I recall that the first copy of the 1933A-1 dust jacket for The Password to Larkspur Lane that I owned was badly water damaged.  So what?  I sold that book many, many years ago and have had a nice dust jacket for many years.  Someone owns that water-damaged jacket now, and I am sure that they treasure it.  There is something thrilling about purchasing a first printing book and jacket in rough condition for a reasonable price.  Those purchases can be much more satisfying than the expensive purchases in nice shape.

These days, few people are seeking the early first printing Nancy Drew books with dust jackets.  Actually, everyone would love to own them, but only a handful of collectors are willing to spend the serious cash necessary in order to acquire the jackets.  I have recently concluded that the handful of collectors who currently seek the early first printing jackets only want examples in very good or better condition.  This means that the dust jackets in great shape are still very expensive when they show up for sale.  The dust jackets in rough shape do not sell except at lower prices.  That's an interesting turn of events.

One of the bad condition books and dust jackets that I purchased was for the first printing of The Secret at Shadow Ranch.  The book had mildew all over it, and the jacket was pretty bad.  I swapped out the book for the one I already owned and placed the jacket on it.  I sold the mildewed book for a very low price.

Yeah, it was pretty bad.  But by purchasing it, I had one.  I purchased the above jacket in 2011.  I am not sure if one sold between 2011 and 2019.  The first printing dust jacket for The Secret at Shadow Ranch is quite scarce.

Note:  I mark first printings with stars on the spines.  The star is on the mylar cover, not on the jacket itself.

A seller recently listed a first printing book and jacket for The Secret at Shadow Ranch on eBay.  The jacket also isn't very nice, but overall, it is better than mine.  Knowing that most people are currently uninterested in paying very much for the early first printing dust jackets when not in excellent condition, I didn't want to pay the seller's asking price.  The seller kept relisting the book at a slightly lower price each time.

After a couple of weeks, I decided that I wanted the dust jacket.  I actually didn't care about the signed book one way or the other.  Signed books do nothing for me.  That probably doesn't make sense to most of you, but I simply do not care about signatures in books.  I have no emotional reaction to a signed book.  Also, I am quite aware of the story about how Mildred Wirt Benson was allegedly not paid much to sign a large quantity of books.  That taints the signature.

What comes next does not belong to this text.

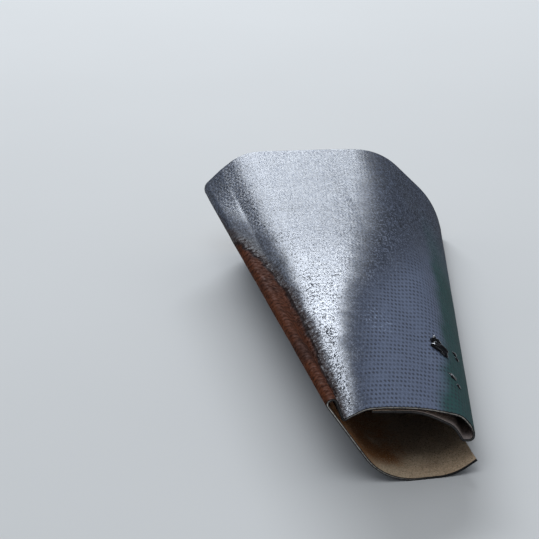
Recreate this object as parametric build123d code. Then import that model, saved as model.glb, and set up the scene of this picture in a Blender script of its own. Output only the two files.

But I wanted that dust jacket.

I wondered what most people would be willing to pay.  I suspected that a price reduction to $500 would likely do it, because the signature would be quite desirable to many people.  I saw the book itself as no better than the book I already had.  However, I knew others would see the book differently due to the signature.

The dilemma is in deciding how long to wait when a seller continues to relist a book at a lower price each time.  I wanted to get the jacket at a lower price, but I needed to make the purchase before the price was low enough for others to decide to go for it.

When the listing priced at $825 ended, the seller relisted the book at $750.  That was a $75 price reduction and more than the previous reductions.  I pulled my jacket off the shelf.  I had forgotten that the back panel was missing a huge piece.  That made my decision.  I purchased the book at $750.  It likely would have gone lower, but I felt that any further reductions would have made it too risky for me to keep waiting.  As stated previously, I wish to avoid buyer regret.  I am still haunted by two certain books from around 15 years ago that got away.

The seller had written $1100 inside the book, which means that the book was originally priced at $1100 before it was ever listed on eBay.  I am satisfied with having paid $750, especially since I will have to pay 9.1% local sales tax on all of my eBay purchases beginning July 1.  By the way, the sales tax will also be applied to any postage charges.  After July 1, the book would have to be reduced significantly more in order to cancel out the sales tax.  $750 was the right price point for me.

Sometimes we think a price is too high when we first see an item listed.  Sometimes it really is way too high.  If the price is somewhat near what you are willing and able to pay—and the item is very scarce and not likely to show up again anytime soon—then you should purchase the item.  Don't wait and regret it.

1 comment:

Albert Alioto said...

This won't be what you intended, but it is the kind of thing I frequently get from your site. The back of the dust jacket advertises the Amy Bell Marlowe books. I had never heard of them. I looked them up and now I am interested. Thanks always for giving more than you intend.